In his EAT series, the word blares in paint or light bulbs against a neutral background. In a major career milestone, the architect Philip Johnson commissioned an EAT sign for the New York State Pavilion at the 1964 New York World's Fair. The sign was turned off one day after the opening of the fair because visitors believed it to mark a restaurant. Andy Warhol's contribution to the fair was also removed that day.

Indiana's series of monumental sculptures can be seen across the globe, including LOVE, Imperial LOVE, LOVE Wall, AHAVA, AMOR, and ONE Through ZERO (The Ten Numbers). Indiana's own hard-edged painterly aesthetic paved the way for the later sculptural editions which would translate this into three dimensions. In the aftermath of the September 11, 2001, attacks, Indiana created his series of Peace Paintings which were exhibited at the Paul Kasmin Gallery in New York in 2004.

Between 1989 and 1994, Indiana painted a series of 18 canvases inspired by the shapes and numbers in the War Motif paintings that Marsden Hartley did in Berlin between 1913 and 1915.

Indiana was also a theatrical set and costume designer; he designed Santa Fe Opera's 1976 production of Virgil Thomson's The Mother of Us All, based on the life of suffragist Susan B. Anthony.

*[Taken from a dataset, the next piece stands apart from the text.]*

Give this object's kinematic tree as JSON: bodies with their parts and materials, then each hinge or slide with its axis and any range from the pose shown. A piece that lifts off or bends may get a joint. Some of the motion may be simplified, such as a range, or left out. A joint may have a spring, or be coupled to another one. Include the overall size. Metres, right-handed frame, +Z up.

He was the star of Andy Warhol's film Eat (1964), which is a 45-minute film of Indiana eating a mushroom. Warhol also made the brief silent film Bob Indiana Etc. (4 minutes, 1963), a portrait of the artist with appearances by Wynn Chamberlain and John Giorno.

Indiana's series of monumental sculptures of the digits zero through to nine, ONE Through ZERO (The Ten Numbers) has been displayed in several cities since its 1980 creation.